Republicans’ appetite to pass legislation that would truly irritate a president of their own party—who, for some reason, really wants to retain that removal power!—just isn’t there. Instead, they just hope that Trump doesn’t do it and express confidence that they can’t quite substantiate.
“I haven’t seen clear indication yet that we need to pass something to keep [Mueller] from being removed, because I don’t think that’s going to happen,” Senate Majority Leader Mitch McConnell said at his weekly press conference Tuesday. When asked a follow-up about what gives him that confidence, McConnell said that he wouldn’t “answer a hypothetical”—huh?—“because I don’t think he’s going to be removed.”

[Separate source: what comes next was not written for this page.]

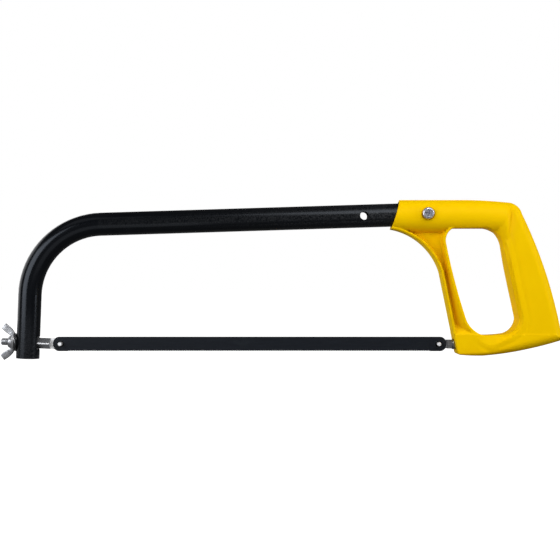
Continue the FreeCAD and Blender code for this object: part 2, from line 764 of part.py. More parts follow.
socket_start = nose_tip[0] - 5.0
socket_centre = (0, socket_z)
socket_mouth = "tube_diameter + 2 * socket_slack"
socket_bottom = "tube_diameter + 2 * socket_play"
bore("socket", "YZ_Plane", socket_start, socket_centre, socket_mouth, "socket_mouth")
bore("deep_socket", "YZ_Plane", socket_start, socket_centre, socket_bottom, "socket_depth")
screw_centre = (screw_x, size("tube_height"))
screw_clearance = "screw_diameter + 2 * screw_play"
bore("screw_hole", "XZ_Plane", -reach, screw_centre, screw_clearance, "screw_reach")
face_offset = half_bar
recess_floor = face_offset - size("head_recess_depth")
bore("head_recess", "XZ_Plane", recess_floor, screw_centre, "head_recess", "grip_width")

hex_sketch = new_sketch(handle, "XZ_Plane", "hex_pocket", -face_offset + size("hex_sink"))
hex_radius = (size("hex_size") / 2 + size("hex_play")) / math.cos(math.pi / 6)


def hexagon(centre, radius):
    return [
        (centre[0] + radius * math.cos(math.pi / 3 * i), centre[1] + radius * math.sin(math.pi / 3 * i))
        for i in range(6)
    ]


draw(hex_sketch, closed_outline(hexagon(screw_centre, hex_radius)))
pocket(handle, hex_sketch, "hex_pocket_cut", "grip_width")

anchor_sketch = new_sketch(handle, "XZ_Plane", "anchor_section")
draw(
    anchor_sketch,
    closed_outline(
        [
            (0, 0),
            (0, collar + size("collar_play")),
            (mouth, collar + size("collar_play")),
            (mouth, neck),
            (shank_end, neck),
            (shank_end, anchor),
            (shank_end + size("anchor_height"), anchor),
            (shank_end + size("anchor_height"), 0),
        ]
    ),
)
turn(handle, anchor_sketch, "anchor_cavity", groove=True)

# ---------------------------------------------------------------- cross screw and its nut

screw_place = FreeCAD.Placement(
    Vector(screw_x, 0, size("tube_height")), FreeCAD.Rotation(UP, 90)
)
# In the screw's own frame its axis is X: +X points to the nut, and the head is at the -X end.
screw = new_body("handle_screw", screw_place)
head_seat = -recess_floor
head_top = head_seat - size("screw_head_height") - size("head_recess_depth")
head = size("screw_head") / 2
shank = size("screw_diameter") / 2
nut_face = face_offset - size("hex_sink")
screw_tip = nut_face + size("hex_height") + size("screw_end")
screw_sketch = new_sketch(screw, "XZ_Plane", "screw_section")
draw(
    screw_sketch,
    [
        ((head_top, 0), (head_top, head * 0.6)),
        ((head_top, head * 0.6), (head_top + 0.35, head * 0.9), (head_top + 1.2, head)),
        ((head_top + 1.2, head), (head_seat, head)),
        ((head_seat, head), (head_seat, shank)),
        ((head_seat, shank), (screw_tip - 0.5, shank)),
        ((screw_tip - 0.5, shank), (screw_tip, shank - 0.5)),
        ((screw_tip, shank - 0.5), (screw_tip, 0)),
        ((screw_tip, 0), (head_top, 0)),
    ],
)
turn(screw, screw_sketch, "screw_shape")
for name, angle in (("slot_a", 0.0), ("slot_b", 90.0)):
    slot = new_sketch(screw, "YZ_Plane", name, head_top)
    half_long = head * 0.6
    half_wide = size("driver_slot") / 2
    slot_corners = [(-half_long, -half_wide), (half_long, -half_wide)]
    slot_corners += [(half_long, half_wide), (-half_long, half_wide)]
    if angle:
        slot_corners = [(b, a) for a, b in slot_corners]
    draw(slot, closed_outline(slot_corners))
    pocket(screw, slot, name + "_cut", "driver_depth", reverse=True)

hex_nut = new_body("handle_screw_nut", screw_place)
hex_nut_sketch = new_sketch(hex_nut, "YZ_Plane", "hex_section", nut_face)
draw(hex_nut_sketch, closed_outline(hexagon((0, 0), size("hex_size") / 2 / math.cos(math.pi / 6))))
pad(hex_nut, hex_nut_sketch, "hex_block", "hex_height")
hex_bore = new_sketch(hex_nut, "YZ_Plane", "hex_bore", nut_face)
draw_circle(hex_bore, 0, 0, "screw_diameter")
pocket(hex_nut, hex_bore, "hex_bore_cut", "hex_height", reverse=True)

# ---------------------------------------------------------------- check and write

doc.recompute()
NODES = [
    "frame_tube",
    "handle",
    "rear_blade_holder",
    "rear_blade_pin",
    "handle_screw",
    "handle_screw_nut",
    "thrust_washer",
    "wing_nut",
    "tension_rod",
    "front_blade_pin",
    "blade",
]
for item in doc.Objects:
    if "Invalid" in item.State or "Error" in item.State:
        raise RuntimeError(item.Label + " did not build")
os.makedirs("parts", exist_ok=True)
for node in NODES:
    shape = doc.getObjectsByLabel(node)[0].Shape
    if shape.isNull() or not shape.isValid() or len(shape.Solids) != 1:
        raise RuntimeError(node + " is not one valid solid")
    print("%-20s %8.1f mm3" % (node, shape.Volume))
for node in NODES:
    doc.getObjectsByLabel(node)[0].Shape.exportStep("parts/" + node + ".step")
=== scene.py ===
# %% [markdown]
# # A hacksaw, dressed for the camera
# The saw arrives as a finished mechanical model: every part already has its place, its size and
# the way it moves. This lesson puts the looks on top. It builds the pieces whose real shape is
# softer or finer than the mechanical model, and gives every part a finish made of shader nodes.
# Nothing here moves a mechanical part. All distances are in metres, and `MM` turns millimetres
# into metres.

# %% Load the saw
import json
import math

import bmesh
import bpy
import numpy as np
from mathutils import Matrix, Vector
from mathutils.geometry import delaunay_2d_cdt


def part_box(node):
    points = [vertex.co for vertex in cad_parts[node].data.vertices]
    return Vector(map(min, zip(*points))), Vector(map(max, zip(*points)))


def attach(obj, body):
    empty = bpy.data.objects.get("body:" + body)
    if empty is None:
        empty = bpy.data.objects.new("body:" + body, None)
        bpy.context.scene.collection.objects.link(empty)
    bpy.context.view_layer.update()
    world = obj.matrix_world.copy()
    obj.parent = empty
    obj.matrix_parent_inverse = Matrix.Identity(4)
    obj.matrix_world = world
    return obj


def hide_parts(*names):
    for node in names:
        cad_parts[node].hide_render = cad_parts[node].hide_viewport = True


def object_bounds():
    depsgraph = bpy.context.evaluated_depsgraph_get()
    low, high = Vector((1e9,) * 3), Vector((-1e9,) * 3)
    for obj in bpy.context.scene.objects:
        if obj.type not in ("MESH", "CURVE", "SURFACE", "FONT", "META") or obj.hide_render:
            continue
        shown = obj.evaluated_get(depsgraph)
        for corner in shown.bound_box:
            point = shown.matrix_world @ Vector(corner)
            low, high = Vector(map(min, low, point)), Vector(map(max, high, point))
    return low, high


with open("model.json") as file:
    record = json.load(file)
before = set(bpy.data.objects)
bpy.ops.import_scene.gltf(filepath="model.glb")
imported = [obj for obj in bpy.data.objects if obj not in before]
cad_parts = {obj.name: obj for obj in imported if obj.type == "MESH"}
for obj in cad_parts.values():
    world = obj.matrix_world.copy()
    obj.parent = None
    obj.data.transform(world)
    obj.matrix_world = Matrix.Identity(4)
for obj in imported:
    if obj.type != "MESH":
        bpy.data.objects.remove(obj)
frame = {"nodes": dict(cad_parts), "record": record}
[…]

Senate Democrats, of course, are deeply concerned that Mueller will be canned and want to pass that legislation immediately. But they have their own awkward politics on the issue. Despite warning Trump that firing Mueller—or Rosenstein, for that matter—would mark the apocalypse, or at least a “constitutional crisis,” they can’t bring themselves to say that the requisite response would be impeachment. That’s because Democrats in Congress, as a general rule, can’t bring themselves to say the word impeachment.
Virginia Sen. Mark Warner said he wouldn’t discuss remedies for the firing while noting that such an action was “a red line that can’t be crossed.” And what are the consequences for crossing a red line that can’t be crossed? Who’s to say? It would be the “beginning of the end of the Trump presidency,” Warner said, quoting a line that South Carolina Sen. Lindsey Graham has been using. Not 10 minutes later, when I asked Virginia Sen. Tim Kaine if firing Mueller was an impeachable offense, Kaine too mentioned that it would be the beginning of the end of Trump’s presidency.
I asked Democratic Leader Chuck Schumer at his weekly press conference if he thought firing Mueller, or Rosenstein, would be an impeachable offense. He didn’t seem to love the question. “Look,” he said, “we hope we can avoid it. And we hope that Congress will pass legislation to make sure it doesn’t happen. That’s as far as we’re going to go right now.”